SOURCE DATA>
··········

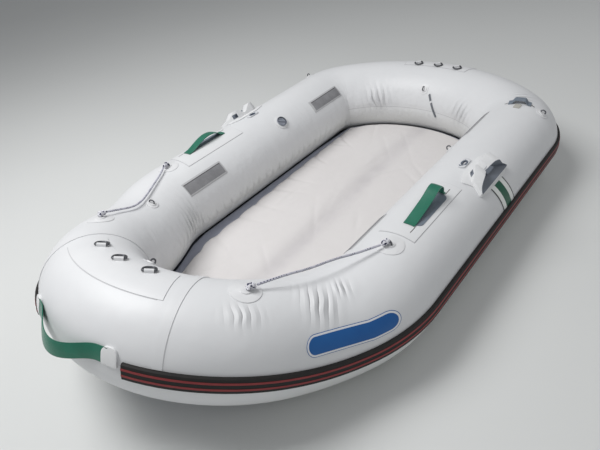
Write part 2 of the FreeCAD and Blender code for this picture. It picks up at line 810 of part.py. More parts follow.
# Rowlocks
for name, side in (("port", PORT), ("starboard", STARBOARD)):
    spot = seat(side, rowlock_distance, rowlock_angle)
    upright = Frame(spot.at(0, -ridge_depth, 0), spot.ahead, spot.up, spot.out)
    ridge = Part.Face(outline(upright, rowlock_ridge_profile)).extrude(spot.out * (2 * ridge_depth))
    low = Frame(spot.at(0, 0, -ridge_depth), spot.ahead, spot.out, spot.up)
    plan = Part.Face(outline(low, rowlock_ridge_plan)).extrude(spot.up * (3 * ridge_depth))
    ridge = ridge.common(plan).cut(swept(between(side, side_start, side_end), clear_section))
    trough = Part.makeCylinder(oar_radius, 2 * ridge_depth, spot.at(0, -ridge_depth, oar_centre_height),
                               spot.out)
    scoop = Part.makeCylinder(scoop_radius, ridge_depth, spot.at(0, scoop_centre, scoop_floor), spot.up)
    face = Frame(spot.at(0, -ridge_depth, 0), spot.ahead, spot.up, spot.out)
    inner_face = rowlock_ridge_plan[1][1] + flank_pocket_depth
    pocket = Part.Face(outline(face, flank_pocket)).extrude(spot.out * (ridge_depth + inner_face))
    ridge = ridge.cut([trough, scoop, pocket])
    flange = moulded_pad(side, rowlock_distance, rowlock_angle, rowlock_flange_outline, 0.0,
                         rowlock_flange)
    parts["rowlock_" + name] = flange.fuse(ridge).removeSplitter()
    keeper = moulded_pad(side, rowlock_distance, keeper_angle,
                         box_outline(keeper_length, keeper_width, keeper_width / 2 - 0.5), 0.0,
                         keeper_thickness)
    top = seat(side, rowlock_distance, keeper_angle, -keeper_thickness)
    hole = Part.Face(outline(top, box_outline(keeper_hole_length, keeper_hole_width,
                                              keeper_hole_width / 2 - 0.5)))
    parts["rowlock_keeper_" + name] = keeper.cut(hole.extrude(top.up * (4 * keeper_thickness)))

# Inflation valve
parts["valve_body"] = disc(STARBOARD, valve_distance, valve_angle, valve_radius, 0.0, valve_flange)
valve_spot = seat(STARBOARD, valve_distance, valve_angle)
parts["valve_cap"] = Part.makeCylinder(cap_radius, cap_height, valve_spot.at(0, 0, valve_flange),
                                       valve_spot.up)

# Webbing loop over the port quarter
spot = seat(PORT, quarter_loop_distance, quarter_loop_angle)
points = [seat(PORT, quarter_loop_distance, quarter_loop_angle + a * per_millimetre, web_lift + h).point
          for a, h in quarter_loop_path]
parts["quarter_loop_port"] = bent_bar(points, quarter_loop_bends,
                                      flat_section(quarter_loop_width, web_thickness, spot.ahead))

# The origin goes to the middle of the footprint
low = min(shape.optimalBoundingBox().XMin for shape in parts.values())
high = max(shape.optimalBoundingBox().XMax for shape in parts.values())
middle = (low + high) / 2
print("moved by", -middle, "length", high - low)

os.makedirs("parts", exist_ok=True)
for node, shape in parts.items():
    shape.translate(V(-middle, 0, 0))
    shape.exportStep("parts/" + node + ".step")
    print(node, len(shape.Solids), shape.isValid(), round(shape.Volume / 1e3, 2), len(shape.Faces))
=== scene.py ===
import math

import bpy
import numpy
from mathutils import Matrix, Vector


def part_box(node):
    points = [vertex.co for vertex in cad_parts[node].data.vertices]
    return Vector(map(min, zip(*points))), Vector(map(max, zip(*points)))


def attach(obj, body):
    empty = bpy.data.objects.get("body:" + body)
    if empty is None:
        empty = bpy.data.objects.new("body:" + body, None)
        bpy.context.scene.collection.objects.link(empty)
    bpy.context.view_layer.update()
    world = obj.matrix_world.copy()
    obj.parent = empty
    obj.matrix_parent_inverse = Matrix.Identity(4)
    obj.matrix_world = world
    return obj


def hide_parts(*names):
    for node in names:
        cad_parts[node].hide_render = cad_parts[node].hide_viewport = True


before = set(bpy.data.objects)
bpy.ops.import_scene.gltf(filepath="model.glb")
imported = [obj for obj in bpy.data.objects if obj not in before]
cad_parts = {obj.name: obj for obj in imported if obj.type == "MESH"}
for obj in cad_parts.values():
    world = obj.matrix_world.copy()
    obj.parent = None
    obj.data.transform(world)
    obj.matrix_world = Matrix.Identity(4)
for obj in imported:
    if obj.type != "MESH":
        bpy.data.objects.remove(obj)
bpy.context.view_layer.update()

# Studio: a plain pale floor, soft lamps overhead and the camera that stands off the port bow,
# leaning a little, as the photograph was taken.
camera_place = (1.3596, 1.1572, 1.3145)
camera_heading = math.radians(224.141)
camera_pitch = math.radians(-36.017)
camera_roll = math.radians(-9.5)
camera_lens = 31.2

bpy.ops.object.select_all(action="DESELECT")
bpy.ops.object.camera_add()
camera = bpy.context.object
camera.data.sensor_width = 36.0
camera.data.lens = camera_lens
camera.matrix_world = (Matrix.Translation(camera_place)
                       @ Matrix.Rotation(camera_heading - math.pi / 2, 4, "Z")
                       @ Matrix.Rotation(math.pi / 2 + camera_pitch, 4, "X")
                       @ Matrix.Rotation(camera_roll, 4, "Z"))
bpy.context.scene.camera = camera
bpy.context.scene.view_settings.view_transform = "Standard"

for place, size, power in (((1.2, -1.1, 3.3), 1.8, 98.0), ((2.4, 2.4, 2.4), 2.6, 12.0),
                           ((-2.6, 1.6, 2.8), 2.6, 14.0)):
    bpy.ops.object.light_add(type="AREA", location=place)
    lamp = bpy.context.object
    lamp.data.size = size
    lamp.data.energy = power
    lamp.rotation_euler = (Vector((0, 0, 0.1)) - Vector(place)).to_track_quat("-Z", "Y").to_euler()

world = bpy.data.worlds.new("studio_air")
world.use_nodes = True
world.node_tree.nodes["Background"].inputs["Color"].default_value = (0.95, 0.97, 1.0, 1.0)
world.node_tree.nodes["Background"].inputs["Strength"].default_value = 0.28
bpy.context.scene.world = world

bpy.ops.mesh.primitive_plane_add(size=30.0, location=(0, 0, -0.0008))
studio_floor = bpy.context.object
studio_floor.name = "studio_floor"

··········

REQUIREMENTS> Can you repeat, word for word, every line above from the one containing "imported = [obj" down to the one containing "camera_lens = 31.2", including both?

IN RESPONSE>
imported = [obj for obj in bpy.data.objects if obj not in before]
cad_parts = {obj.name: obj for obj in imported if obj.type == "MESH"}
for obj in cad_parts.values():
    world = obj.matrix_world.copy()
    obj.parent = None
    obj.data.transform(world)
    obj.matrix_world = Matrix.Identity(4)
for obj in imported:
    if obj.type != "MESH":
        bpy.data.objects.remove(obj)
bpy.context.view_layer.update()

# Studio: a plain pale floor, soft lamps overhead and the camera that stands off the port bow,
# leaning a little, as the photograph was taken.
camera_place = (1.3596, 1.1572, 1.3145)
camera_heading = math.radians(224.141)
camera_pitch = math.radians(-36.017)
camera_roll = math.radians(-9.5)
camera_lens = 31.2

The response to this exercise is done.